Zahl der Digitalabos enorm gestiegen

Indes, so betonte Maurer, stünden die Zeitungen auf solider Basis. „Wir sind keine Sanierungsfälle, haben aber Reformbedarf.“ Derzeit erreichen die Zeitungsmarken in Deutschland regelmäßig 89 Prozent der Bürgerinnen und Bürger. Mehr als 62 Millionen Leserinnen und Leser über 14 Jahren informieren sich aus dem gedruckten und digitalen Angebot der 327 Tageszeitungen, 21 Wochenzeitungen und sechs Sonntagszeitungen. „Die Gesamtauflage beträgt gut 14 Millionen verkaufte Exemplare täglich. Über ihre digitalen Angebote erreichen die Verlage ebenfalls ein Millionenpublikum“, sagte Michael Maurer. Die Leserinnen und Leser schätzten die Tageszeiten ihrer Region überwiegend als verlässlich und glaubwürdig ein.

Print werde auch deshalb nie aussterben, sei aber nicht die Zukunft. Der Stuttgarter Zeitung, so Maurer, brach in den vergangenen Jahren ein erheblicher Teil der gedruckten Auflage weg, während die Zahl der Digitalabos enorm gestiegen sei. „Aber: Dieser Zuwachs im Digitalen macht den Verlust in Print nicht wett.“ Zu lange hätten die Zeitungen auch hingenommen, dass Inhalte verschenkt würden.

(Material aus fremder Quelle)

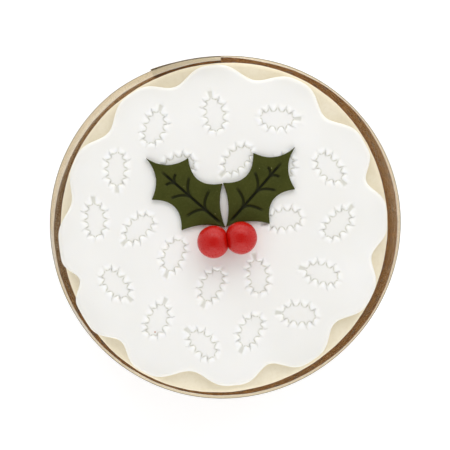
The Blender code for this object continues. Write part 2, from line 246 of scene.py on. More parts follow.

Die Herausforderung sei jetzt, diese Gratis- in eine Bezahlkultur umzuwandeln. „Auch bei uns kommen Sie, wenn Sie mehr als 20 Artikel im Monat lesen wollen, nun in einen Bezahlvorgang.“ Dafür brauche es Zugänge, die für User so einfach und schnell wie möglich gestaltet seien.

Wichtig sei aber vor allem , dass die Leserinnen und Leser Berichte, Kommentare und andere Formate als so wertvoll, unverzichtbar, relevant und qualitätsvoll erachten, dass sie diese unbedingt lesen wollten. Und sie müssten bereit sein, dafür Geld auszugeben – unabhängig, ob das Endgerät Papier, Laptop oder Smartphone sei. „Wir müssen die richtigen Inhalte zum richtigen Zeitpunkt in den richtigen Kanälen an die User, Leserinnen und Leser bringen“, sagte Michael Maurer. Dies erfordere eine größere Flexibilität in den Verlagen und Redaktionen.

Die Pauschalkritik als Problem

Auch die Interessen des Publikums müssten künftig mehr im Fokus stehen – ohne diesem nach dem Mund zu schreiben. Derzeit würde ausgewertet, was 240 Testleser der Stuttgarter Zeitung zurückgemeldet haben. Schließlich werde das journalistische Angebot zunehmend in kleinere Teile für verschiedene Interessensgruppen digital zugeschnitten. Der stellvertretende StZ-Chefredakteur nannte als Beispiele das Gastroportal Mahlzeit, die VfB-App und das Format Stadtkind.

Die originäre Aufgabe der Medien sei stets als vierte Gewalt „unabhängig in die Gesellschaft politische Debatten hineinzutragen“, dabei auch konstruktive Kritik anzunehmen. „Ein Problem ist indes die Pauschalkritik, die eindeutig Medien diskreditieren und schädigen will“, meinte Maurer. Aus seiner Sicht ist die Aussage von Mathias Döpfner, Präsident des Bundesverbands der Deutschen Zeitungsverleger, deshalb wegweisend. „Zeitungen sind zur Willensbildung in der Demokratie unvermindert systemrelevant“, erklärte Döpfner beim BDZV-Jahreskongress vor kurzem.